With any luck my play Soldier’s Heart will play to audiences in the city where I live. My book fair buddy, now a Captain whose daughter is in the fifth grade with my own, may be seated next to me in the audience. What she thinks will mean more to me than any critic and in talkbacks with audiences the real conversation begins.  In another forty years when someone is looking for the response of today’s artists to these wars, they might find my play alongside the work of other American Playwrights, a choir who added their voices to the (her/his) story we’ll be left with. I have to believe that will have more impact that a banana cream pie.

1 responses for Writing Plays about the Military

Comments

May 17, 2013 at 12:46 am

Thanks for this post, Tammy. I've so appreciated the humanity of your plays, and the fierceness of them, as I've begun to become familiar with your work.

I love the Flannery O'Connor quote, "I write to discover what I know." I've often felt that. If I understand something completely, I don't have any need to write about it. It's the things I don't get that haunt me, and what haunts me is what I end up writing about. I've never been in a war. I've never been in the military. But some of the largest questions of our times live in the intersection between the two. Some of my biggest questions. So I've found myself chasing down the answers through writing plays about them.
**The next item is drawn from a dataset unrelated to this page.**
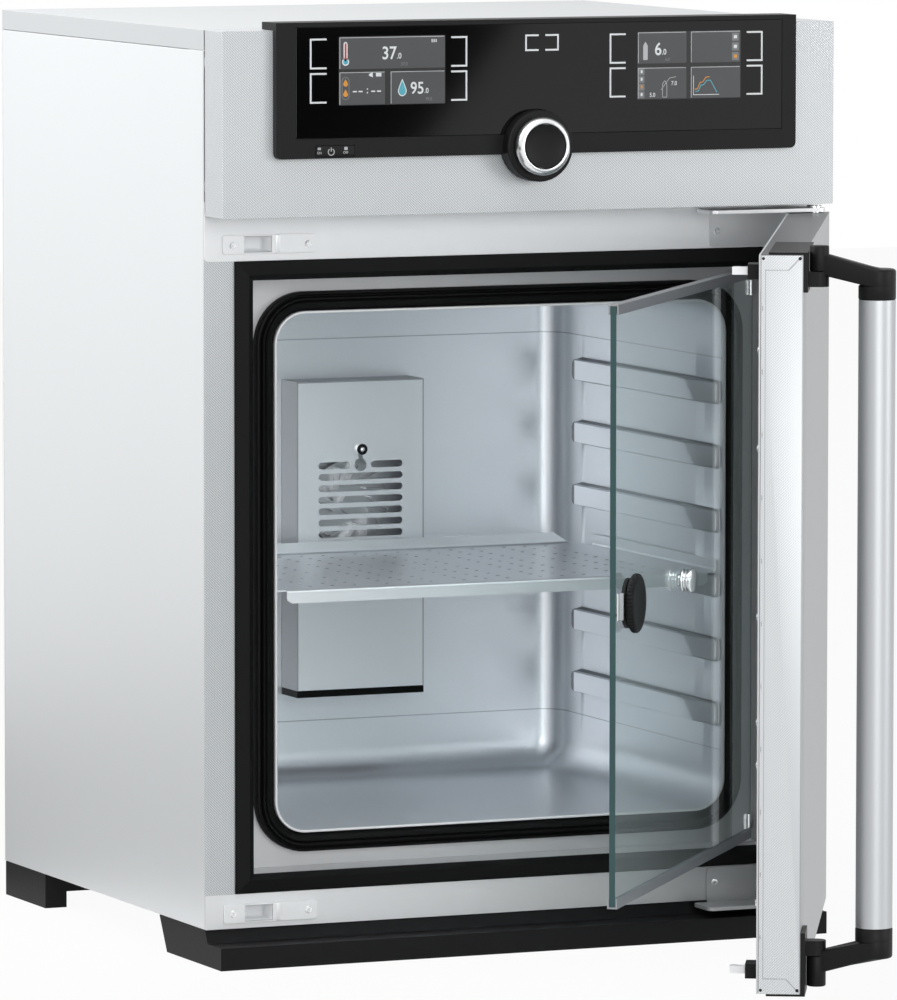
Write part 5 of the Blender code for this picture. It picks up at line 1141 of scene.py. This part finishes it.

I guess all of us who write about this must have *some* way in. For you, it was your daughter's classmate's mom. For me, it was my husband, who proudly served four years in the USMC. One of our favorite writing teachers, Ben Masselink, was a Marine, too. My Dad and my uncle served in the Navy. My father in law was a Seabee. Really, where I come from (rural Oregon), a lot of people, mostly men, serve in the military in some capacity. I have a great respect for people who choose this sort of public service, even if I do sometimes have large questions about where they're sent and what's required of them.

But when I've written about war, it has more frequently been from a civilian perspective. Four civilian Westerners held hostage during the war in Iraq. A Cambodian man who is still reeling, forty years later, from the loss of his family to the genocide there. A boy who signs up for the military in the wake of 9/11 and his veteran father, who cannot bear to see him go. And two men on a plane, also after 9/11, whose actions result in the death of a third, but who couldn't not act, not after what had happened to America.

I'm interested in the large, messy, human questions. And in wartime, in all the most difficult of times, we find ourselves wrestling with those questions, like Jacob and his angel.

My favorite short story is "The Things They Carried" by Tim O'Brien. My favorite memoir is "Dispatches," by Michael Herr. Both of them seem to ask, "with everything we carry, and everything we've lost, who are we now? I've never been in a war, but still... that is one of *my* fundamental questions.

I have a note taped over my desk. It says, "Keep asking bigger questions, and demanding better answers." I think of it as my Playwright's Job Description. I try to do that when I sit down to write, whatever the topic.